From 2007 to 2017, the all-India power generation capacity has surged from 132 GW to 330 GW, including 58 GW from RE sources. The figures exclude captive capacity. Most rapid capacity addition has been in the thermal sector amounting to 145 GW, while RE have contributed nearly 50 GW. During the 12th Five Year Plan period 2012-2017, the gross capacity addition has been about 125 GW. As a result of massive private sector contribution, growth in installed capacity has been phenomenal in thermal and renewable sectors. Private sector now leads the thermal sector and is virtually the sole contributor to renewable sector.
The power generation capacity addition has outstripped demand growth and a relative surplus prevails. Given the power projects under construction and in various stages of pre-construction, the Central Electricity Authority (CEA) has forecast further dip in the plant load factor (PLF) of thermal power plants. The slow growth in demand coupled with creation of apparent or artificial surplus capacity has resulted in severe financial distress for independent power producers (IPPs) of conventional power. It is creating apprehension that it might begin to affect the RE sector also unless remedial action is taken.
What makes matters worse is the fact that nearly 90 per cent of the country’s coal-fired power generation capacity is in violation of emission norms notified two years ago that were to kick in during December. In June 2017, the Union power ministry had informed the environment ministry that 165.9 GW out of the total of 187.1 GW — or 89 per cent of the country’s existing coal-based power capacity — is not in compliance with the sulphur dioxide (SO2) emission limits that were notified in 2015. While existing plants of 146 GW, along with under-construction plants of 67 GW, were stated to be ready to install SO2 emission-curbing systems, this was pegged to cost an incremental investment of more than Rs 1 lakh crore and consumers paying an additional Rs 23,660 crore annually through a tariff hike of 32 paise per unit. Even though the 2015 norms stated that all existing coal-based plants need to follow emission limits by December 7, the power ministry stated that it would take seven years to “retro-fit” flue gas desulphurisation (FGD) systems — which remove SO2 from exhaust flue gases — in the existing capacity. It also said that the remaining 19.9 GW of the aforementioned 165.9 GW capacity either does not have “space” or is “not interested” in installing FGD systems. And that a plan regarding installation of FGD systems in the plants under construction is yet to be decided.
The option before the Centre and states is to work towards addressing the problem comprehensively, starting with:
* Increasing competition to lower the average cost of power supply to consumers: In order to facilitate discoms to meet their renewable purchase obligation (RPO) and make timely payment to RE generators, discoms should be relieved from the PPA obligation of uneconomical thermal coal and lignite power plants more than 10-15 years old.
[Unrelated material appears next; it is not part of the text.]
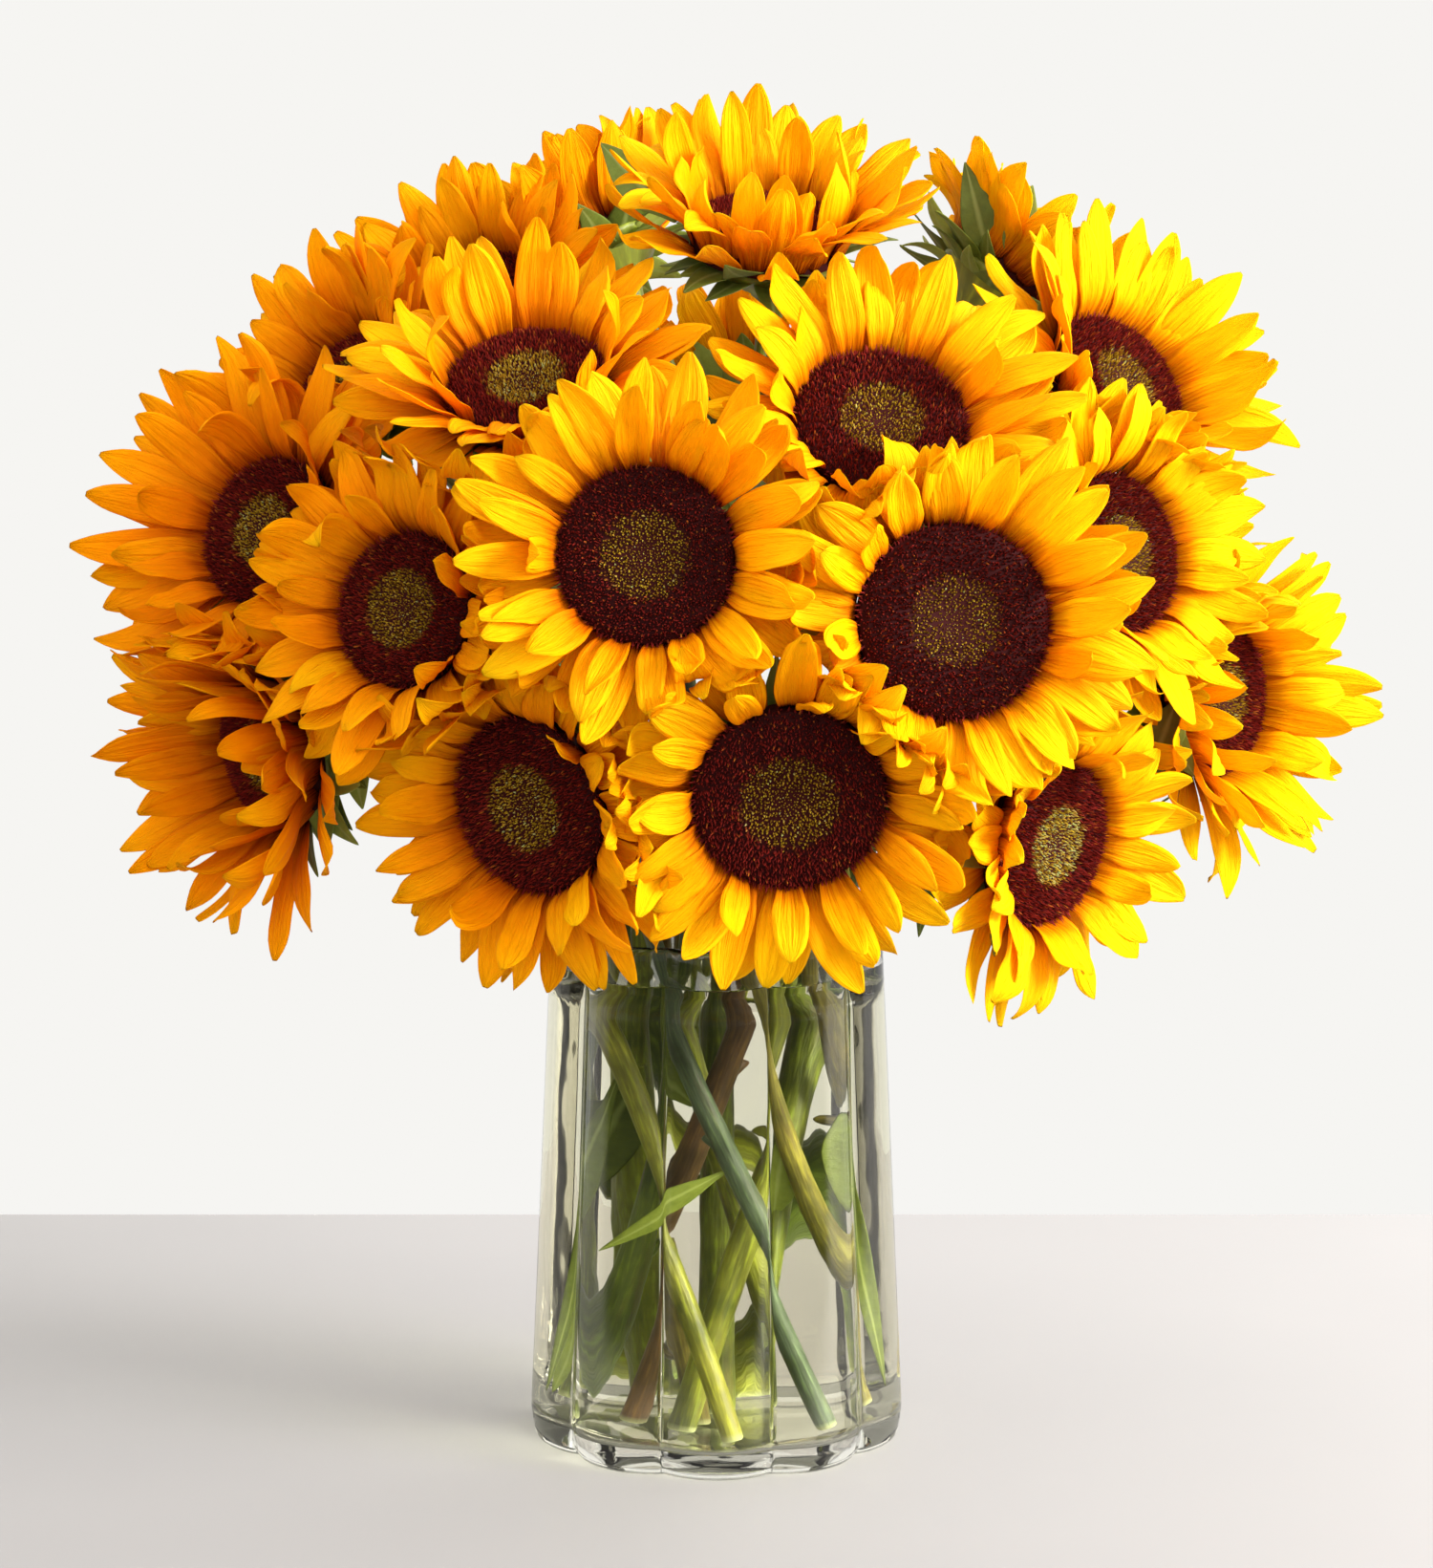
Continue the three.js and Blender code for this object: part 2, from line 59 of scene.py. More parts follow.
# ---- The flowers, as the CAD places them ----
# at: the disc's centre. azimuth and elevation: the way the flower faces, in degrees, from the front
# towards the right and upwards. disc: its radius. petal: the petals' length. ring: its circle of stems.
# rim: where its stem passes the vase's rim, as an angle from the front. closed: how much steeper than
# wide open its petals stand, in degrees.
Flower = namedtuple("Flower", "id at azimuth elevation disc petal ring rim closed")
FLOWERS = (
    Flower("01", (-23, -150, 344), -6, 12, 30, 38, "middle", -16, 0),
    Flower("02", (78, -140, 321), 10, 10, 33, 37, "middle", 26, 0),
    Flower("03", (24, -150, 264), 2, -14, 33, 36, "outer", 8, 0),
    Flower("04", (-61, -125, 257), -35, -6, 31, 36, "outer", -32, 0),
    Flower("05", (55, -98, 381), 8, 42, 30, 39, "inner", 28, 4),
    Flower("06", (-64, -85, 392), -12, 55, 28, 40, "inner", -38, 12),
    Flower("07", (-103, -110, 320), -32, 16, 27, 37, "middle", -58, 4),
    Flower("08", (-155, -45, 338), -37, 22, 27, 48, "middle", -100, 4),
    Flower("09", (-155, -50, 261), -52, -8, 27, 44, "outer", -74, 32),
    Flower("10", (111, -110, 241), 48, -6, 29, 33, "outer", 46, 0),
    Flower("11", (136, -75, 335), 44, 16, 28, 38, "middle", 66, 6),
    Flower("12", (140, -20, 386), 45, 34, 28, 42, "middle", 106, 14),
    Flower("13", (175, -30, 277), 50, 2, 28, 41, "outer", 86, 26),
    Flower("14", (18, -30, 440), 8, 70, 28, 37, "centre", 0, 28),
    Flower("15", (-86, 50, 406), -25, 42, 27, 37, "inner", -140, 26),
    Flower("16", (-130, 15, 380), -50, 35, 26, 40, "inner", -88, 24),
    Flower("17", (-45, 100, 426), -125, 45, 27, 35, "inner", 168, 18),
    Flower("18", (104, 48, 418), 112, 40, 26, 30, "inner", 100, 18),
    Flower("19", (-84, 108, 288), -142, 2, 28, 40, "outer", -140, 0),
    Flower("20", (12, 135, 356), 176, 18, 29, 40, "outer", 180, 0),
    Flower("21", (92, 108, 298), 140, 4, 28, 40, "outer", 138, 0),
)
FIRST_TURNED_AWAY = 17  # from this flower on, the CAD fuses disc and petals to one bloom
GREEN_MIDDLES = {"10": 1.0, "06": 0.45, "04": 0.25, "08": 0.3}  # discs whose middle is paler and greener

# Each flower has its own share of the space, its cell, up to planes between it and its neighbours.
CELL_MARGIN = 0.4  # a cell ends this far short of the plane
CELL_REACH = 140  # flowers further apart than this don't crowd each other

# ---- Petals and bracts ----
# height: over the disc's plane. lean and curl are in degrees. A petal's start is past the disc's edge, and
# its length is a share of the flower's own petal length. A bract's start is a share of the disc's radius,
# and its length is past the disc's edge.
Row = namedtuple("Row", "count start height lean curl length width")
PETAL_ROWS = (
    Row(21, -0.8, -2.9, (0, 18), (-28, 14), (0.94, 1.15), (12.5, 16.5)),
    Row(19, -1.0, -1.7, (12, 34), (-30, 24), (0.86, 1.12), (12.0, 16.0)),
    Row(16, -1.3, -0.5, (28, 58), (-40, 36), (0.62, 1.0), (10.5, 15.0)),
)
PETAL_SEGMENTS = (6, 7)
BRACT_ROWS = (
    Row(13, 0.58, -8.2, (2, 16), (-10, 24), (14, 21), (15.0, 19.0)),
    Row(13, 0.46, -11.2, (-4, 12), (-30, 14), (9, 15), (14.0, 17.5)),
)
BRACT_SEGMENTS = (2, 7)
# spread: how unevenly blades stand in their row, as a share of their spacing. tip_curl: its mean and its
# deviation. sway and twist: how far they turn sideways and about themselves. These are in degrees.
# groove: the depth of their pleats.
Habit = namedtuple("Habit", "spread tip_curl sway twist groove")
PETAL_HABIT = Habit(0.28, (0, 34), 24, 26, 0.85)
BRACT_HABIT = Habit(0.2, (-6, 20), 16, 16, 0.25)
BRACT_THICKNESS = 0.6
SPINE_STEPS = 24
ROOT_STEPS = 2  # of these, the first ones don't give way to a neighbour
BRACTS_BELOW = -5  # bracts start lower than this, and petals higher
PRESSED_CURL = (10, 140)  # a petal that meets a neighbour's space curls back by this, over its own disc
PETAL_CLEARANCE = (-5, 3)  # a blade turns this far short of the neighbour's space, or into it if negative
BRACT_CLEARANCE = 2
BLADE_OVERLAP = 7  # a blade's sides reach no further than this into a neighbour's space
ABOVE_FLORETS = 3.2  # a petal that folds over its disc stays this far above the florets' bed
# A petal's tone runs from orange at 0 to lemon at 1. It has its mean in the middle of the bouquet, what this
# gains for each millimetre to the right, and its deviation. That gain is partly the flowers' own variation
# and partly painted shade, which makes the flowers on the shaded left more orange.
MIDDLE_TONE = 0.56
SHADE_AND_TONE_GAIN = 0.0028
TONE_DEVIATION = 0.14

# ---- Discs ----
FLORET_PATCH = 30  # florets are made in patches, because a bmesh operator slows down as its mesh grows
GOLDEN_ANGLE = math.radians(137.508)
# The height of the florets' bed by its share of the disc's radius.
BED = ((0.0, 4.4), (0.3, 5.3), (0.66, 6.2), (0.9, 5.2), (0.98, 3.6), (1.0, 2.0))
BED_BACK = ((0.97, -3.9), (0.0, -4.2))  # the bed's back, in the same way
BED_SIDES = 36
# Shares of the disc's radius:
BED_SHARE = 0.985  # the bed's edge
MIDDLE_SHARE = 0.47  # the olive middle's edge
CLOSED_SHARES = (0.3, 0.08)  # between these, inwards, the florets turn to closed buds
EDGE_SHARE = 0.965  # from here on, they lean out over the petals' roots
OUTERMOST = 0.975  # where the last ones stand

FLORET_WIDTH = 1.25
FLORET_HEIGHT = 1.4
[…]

* Providing discoms the option to exit out of expensive long-term cost plus PPAs with thermal power plants more than 10-15 years old, by which time the original loan is generally paid off by most developers. The older thermal PSU and private generators should be pushed to survive in the market like other IPPs and eventually close as per the CEA plan. The benefit of cost-plus tariffs cannot be extended to generators till perpetuity considering the prime objective of the Electricity Act is consumer welfare and creating a competitive electricity market. As early as 2006, the government had published Tariff Policy announcing that all future procurement of power by discoms shall be through competitive bidding. It’s neither the will of the legislature nor the principle of equity to go on bleeding discoms for the sake of inefficient generators, when the discoms can safely lean on the spot market or medium-term firm contracts through electronic auctions to a greater extent.
* Exit from uneconomical PPAs will relieve discoms from onerous financial liability, enabling them to buy cheaper power from the spot market, it becomes desirable to create a financial market for electricity so that buyers and sellers are able to secure themselves from price volatility by hedging in the financial market.
* Implement the CEA plan to retire 22,716 MW old polluting power plants in 2017-22 and another 25,572 MW in 2022-27. Importantly, new conventional capacity of about 90,000 MW is going to come up during the same period of 10 years. In future, it will not be possible to operate the grid with non-variable outdated thermal plants.
* Retiring old plants will improve the offtake of efficient thermal plants as well as private hydro plants reduce carbon emissions as well as financial stress in the generation sector.
A calibrated approach on this front would help push electrification across states, an important objective given that while there are sizeable power capacity surpluses currently, there are large pockets of unmet power demand. So, while the demand is sluggish, there are 4.29 crore (24 per cent) households in the country deprived of access to electricity. Power cuts in small towns and villages continue despite the “surplus power” situation. India’s per capita consumption is only about 1,100 kWh per year, which is one-third of the global average and way behind China’s, with systemic and regulatory shortcomings, largely legacy issues, responsible for this situation.